_INSTRUCTIONS FOR THE TASK_
Could every line of the data be printed exactly as it reads?

_DATA SHOWN_
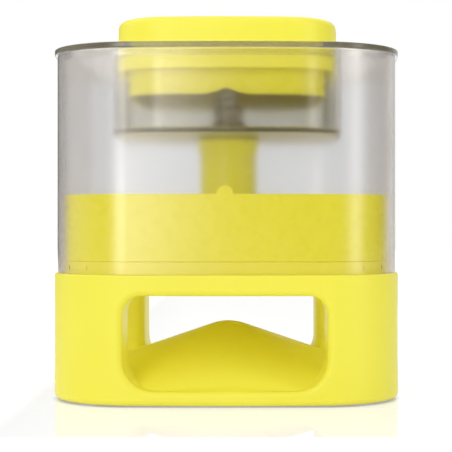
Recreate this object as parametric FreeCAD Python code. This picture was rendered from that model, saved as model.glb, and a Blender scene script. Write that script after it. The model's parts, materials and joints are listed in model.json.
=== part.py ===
import FreeCAD, Part
import math
import os

# Push-button treat dispenser: a clear tank on a base with four mouths.
# Millimetres. Origin on the floor under the middle, +Z up, front towards -Y, +X to the right.

V = FreeCAD.Vector
UP = V(0, 0, 1)

# Body plan: a square with bowed sides and round corners
body_width = 130.0
body_corner_radius = 31.0
body_side_radius = 420.0

# Base heights and walls
floor_gap = 0.4
base_height = 46.0
base_wall = 2.6
base_bottom_round = 2.0
base_top_round = 0.7

# Mouths and the cavity behind them
pillar_width = 28.9
pillar_round = 3.6
lip_height = 5.1
header_height = 7.4
mouth_top_round = 6.8
mouth_bottom_round = 11.0
mouth_edge_round = 2.0
skin = 2.2
deck_thickness = 2.6
deck_hole_radius = 34.0

# Cone that throws the treats outwards
cone_top = 26.3
cone_angle = 19.0
cone_tip_radius = 20.0

# Spigot that the tank slides over, and its snap beads
spigot_height = 4.5
spigot_wall = 2.2
spigot_gap = 0.25
bead_height = 1.2
bead_proud = 0.35
bead_span = 9.0
bead_play = 0.15

# Bottom cover and feet
cover_thickness = 2.0
cover_recess = 0.5
cover_gap = 0.25
cover_margin = 1.2
foot_radius = 6.0
foot_inset = 1.1
foot_margin = 1.15
foot_play = 0.1
foot_round = 0.4

# Screws
boss_radius = 3.5
boss_rib = 1.8
screw_radius = 1.45
screw_head_radius = 2.6
screw_head_height = 1.6
screw_play = 0.25
thread_gap = 0.03
screw_slot_width = 0.7
screw_slot_depth = 0.7
cover_screw_length = 10.0
hopper_screw_length = 9.0
hopper_boss_radius = 3.2
hopper_screw_margin = 0.84

# Tank
tank_height = 79.8
tank_inset = 1.0
tank_wall = 2.5
tank_rim_round = 0.4

# Hopper
hopper_height = 24.0
hopper_gap = 0.5
hopper_wall = 1.8
funnel_angle = 22.0
throat_radius = 25.0
throat_height = 52.0
neck_wall = 2.0
neck_bottom = 41.0
neck_flange_radius = 37.0
neck_flange = 1.8
tab_radius = 3.0
rib_thickness = 2.2
rib_bottom = 48.0
hub_height = 6.0
hub_spigot_height = 6.0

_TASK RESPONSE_
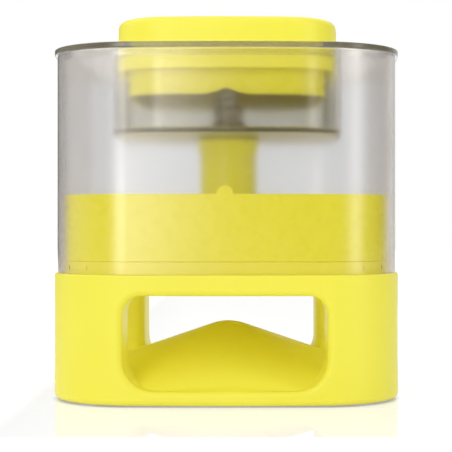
Recreate this object as parametric FreeCAD Python code. This picture was rendered from that model, saved as model.glb, and a Blender scene script. Write that script after it. The model's parts, materials and joints are listed in model.json.
=== part.py ===
import FreeCAD, Part
import math
import os

# Push-button treat dispenser: a clear tank on a base with four mouths.
# Millimetres. Origin on the floor under the middle, +Z up, front towards -Y, +X to the right.

V = FreeCAD.Vector
UP = V(0, 0, 1)

# Body plan: a square with bowed sides and round corners
body_width = 130.0
body_corner_radius = 31.0
body_side_radius = 420.0

# Base heights and walls
floor_gap = 0.4
base_height = 46.0
base_wall = 2.6
base_bottom_round = 2.0
base_top_round = 0.7

# Mouths and the cavity behind them
pillar_width = 28.9
pillar_round = 3.6
lip_height = 5.1
header_height = 7.4
mouth_top_round = 6.8
mouth_bottom_round = 11.0
mouth_edge_round = 2.0
skin = 2.2
deck_thickness = 2.6
deck_hole_radius = 34.0

# Cone that throws the treats outwards
cone_top = 26.3
cone_angle = 19.0
cone_tip_radius = 20.0

# Spigot that the tank slides over, and its snap beads
spigot_height = 4.5
spigot_wall = 2.2
spigot_gap = 0.25
bead_height = 1.2
bead_proud = 0.35
bead_span = 9.0
bead_play = 0.15

# Bottom cover and feet
cover_thickness = 2.0
cover_recess = 0.5
cover_gap = 0.25
cover_margin = 1.2
foot_radius = 6.0
foot_inset = 1.1
foot_margin = 1.15
foot_play = 0.1
foot_round = 0.4

# Screws
boss_radius = 3.5
boss_rib = 1.8
screw_radius = 1.45
screw_head_radius = 2.6
screw_head_height = 1.6
screw_play = 0.25
thread_gap = 0.03
screw_slot_width = 0.7
screw_slot_depth = 0.7
cover_screw_length = 10.0
hopper_screw_length = 9.0
hopper_boss_radius = 3.2
hopper_screw_margin = 0.84

# Tank
tank_height = 79.8
tank_inset = 1.0
tank_wall = 2.5
tank_rim_round = 0.4

# Hopper
hopper_height = 24.0
hopper_gap = 0.5
hopper_wall = 1.8
funnel_angle = 22.0
throat_radius = 25.0
throat_height = 52.0
neck_wall = 2.0
neck_bottom = 41.0
neck_flange_radius = 37.0
neck_flange = 1.8
tab_radius = 3.0
rib_thickness = 2.2
rib_bottom = 48.0
hub_height = 6.0
hub_spigot_height = 6.0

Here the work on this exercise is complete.